Autism Hampshire's criminal justice projects

Karen Templeton-Mepstead, Community Access Services Manager, describes how Autism Hampshire worked with the Hampshire Constabulary to develop the Autism Alert Programme and raise awareness of autism with the Police. 

Download a PDF version of this article

Author: Karen Templeton-Meptstead

The Autism Alert Programme 

In 2008 after undertaking research into the number of people with autism who encountered problems whilst in contact with the Police and Emergency Services we commenced an 8 year programme which rolled out the following 3 elements:

  • The Autism Card in 2008 in partnership with Hampshire Constabulary and the Office of Police and Crime Commissioners. The Card can identify people with autism when shown.
  • The Car Sticker in 2009 in partnership with Hampshire Fire and Rescue Service and South Central Ambulance Service. The Car Sticker is placed on the left hand side inside the car window. It is blank on outside but looks similar to the Card and identifies to emergency services that someone in the car may have autism.
  • The Autism App in 2011 in partnership with Crimson Tide. The App has the Card feature as it main screen but also has individual strategies to support the specific person who has the app on their phone, including a traffic light emotion highlighter for the individual with supporting strategies.

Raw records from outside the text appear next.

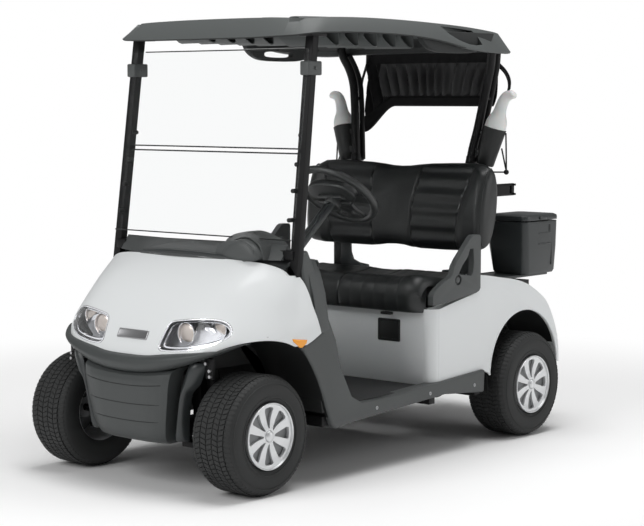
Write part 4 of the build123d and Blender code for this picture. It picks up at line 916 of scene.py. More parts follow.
# ------------------------------------------------------------ roof
# half of the roof's outline, front to back: the fascia's top edge x, y, z and its foot x, y, z
FASCIA = (
    (0.000, -0.690, 1.790, 0.000, -0.742, 1.714),
    (0.230, -0.687, 1.789, 0.240, -0.742, 1.714),
    (0.375, -0.677, 1.786, 0.390, -0.734, 1.717),
    (0.445, -0.652, 1.783, 0.462, -0.716, 1.720),
    (0.476, -0.604, 1.785, 0.505, -0.682, 1.726),
    (0.488, -0.520, 1.791, 0.527, -0.615, 1.732),
    (0.491, -0.300, 1.795, 0.533, -0.370, 1.738),
    (0.491, -0.050, 1.793, 0.534, -0.074, 1.733),
    (0.489, 0.180, 1.787, 0.534, 0.131, 1.716),
    (0.484, 0.350, 1.780, 0.532, 0.296, 1.692),
    (0.478, 0.480, 1.772, 0.530, 0.430, 1.681),
    (0.466, 0.590, 1.764, 0.514, 0.590, 1.676),
    (0.446, 0.650, 1.757, 0.488, 0.674, 1.678),
    (0.395, 0.700, 1.748, 0.435, 0.732, 1.684),
    (0.210, 0.726, 1.740, 0.230, 0.752, 1.689),
    (0.000, 0.732, 1.737, 0.000, 0.757, 1.690),
)


def roof_loop(points):
    """A closed loop from its half with x >= 0, listed from the front's middle to the rear's."""
    half = [Vector(p) for p in points]
    whole = half + [Vector((-p.x, p.y, p.z)) for p in reversed(half[1:-1])]
    return flow(whole, 3, True)


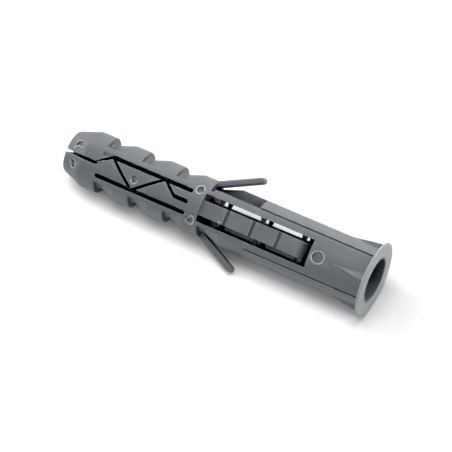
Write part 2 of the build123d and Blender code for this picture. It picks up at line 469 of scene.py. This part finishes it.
def studio_softboxes() -> list[Softbox]:
    """Return the studio's lights: open ones, ones that only model the plug, and ones for the table."""
    return [
        Softbox("overhead", (-0.03, 0.00, 0.70), 2.6),
        Softbox("left", (-0.70, 0.00, 0.33), 2.5),
        Softbox("right", (0.64, 0.00, 0.33), 1.3),
        Softbox("front_left", (-0.50, -0.40, 0.33), 0.8),
        Softbox("front_high", (-0.03, -0.40, 0.58), 1.0),
        Softbox("back", (-0.03, 0.62, 0.33), 2.3, Reach.PLUG),
        Softbox("back_low", (-0.03, 0.70, 0.12), 2.1, Reach.PLUG),
        Softbox("back_left", (-0.50, 0.40, 0.33), 3.1, Reach.PLUG),
        Softbox("back_right", (0.45, 0.40, 0.33), 4.0, Reach.PLUG),
        Softbox("plug_left", (-0.50, -0.40, 0.33), 2.0, Reach.PLUG),
        Softbox("plug_front", (-0.03, -0.62, 0.33), 1.0, Reach.PLUG),
        Softbox("table_overhead", (-0.03, 0.00, 0.70), 1.5, Reach.TABLE),
        Softbox("table_left", (-0.43, 0.10, 0.58), 2.0, Reach.TABLE),
    ]


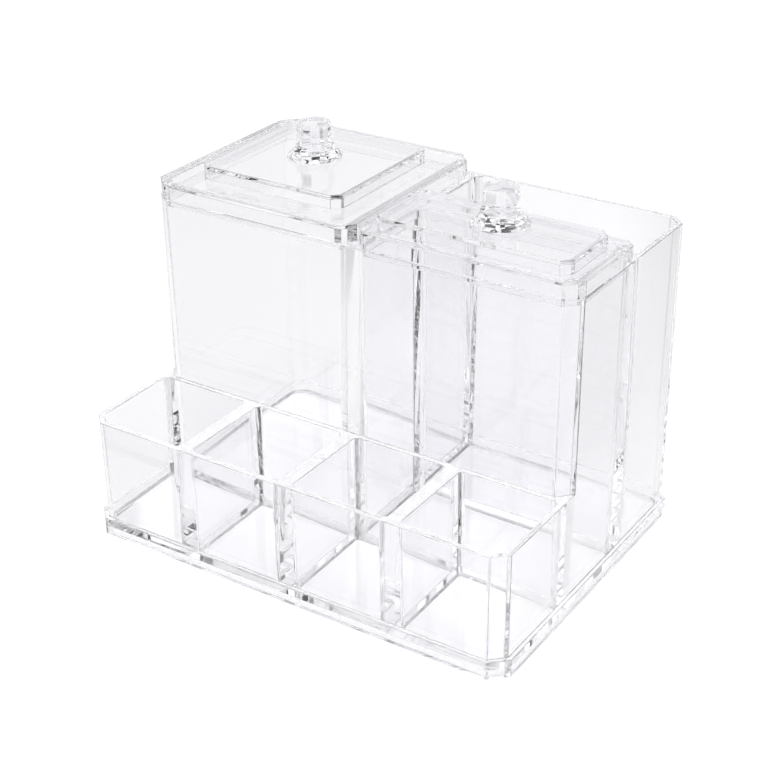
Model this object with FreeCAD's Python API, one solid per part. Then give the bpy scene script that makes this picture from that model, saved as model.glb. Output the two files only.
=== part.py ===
import FreeCAD, Part
import math
import os

# Clear cosmetics organiser with a row of four low pockets in front of three tall ones.
# It is one moulded body, two lift-off lids and a faceted knob glued into each lid.
# Frame: X along the width, Y from front to back, Z up, origin under the middle of the base.

# Body, in millimetres. The outer walls stand upright, and the pockets narrow downwards.
body_width = 190.0
body_depth = 140.2
row_depth = 47.3           # from the front wall back to the front of the tall block
row_height = 51.3
tall_height = 130.3
corner_chamfer = 5.8       # 45 degree flat on every upright outer corner
outer_wall = 2.4           # at the rim
draft_angle = 0.75         # degrees, on each pocket wall
floor_level = 4.8          # top of the pocket floors
floor_thickness = 2.2      # above the recess in the underside

# Base band that stands out round the foot of the body.
plinth_height = 7.6
plinth_overhang = 1.7

# Pockets and the solid dividers between them.
row_pocket_count = 4
row_divider = 6.0          # between two low pockets, at the rim
row_back_ledge = 2.0       # rim left between the low pockets and the tall block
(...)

All three elements are joined together to become ‘The Autism Alert Programme’.  This article focuses on the work we have done with the Hampshire Constabulary.

Funding for this programme was allocated from Autism Hampshire, Hampshire Police and The Office of Police and Crime Commissioners. The programme won the iESE (Improvement and Efficiency Social Enterprise) Police Project of the Year award in 2011. 

Given the importance of the programme, Autism Hampshire has worked with the Constabulary to look at how best to support not only the person with autism, but the police officers themselves. In this respect the Chief Constable and the Police and Crime Commissioner gave their support for all 6,000 frontline personnel to attend autism awareness sessions. To date, 3,000 officers have received input with plans to undertake sessions with the remaining officers.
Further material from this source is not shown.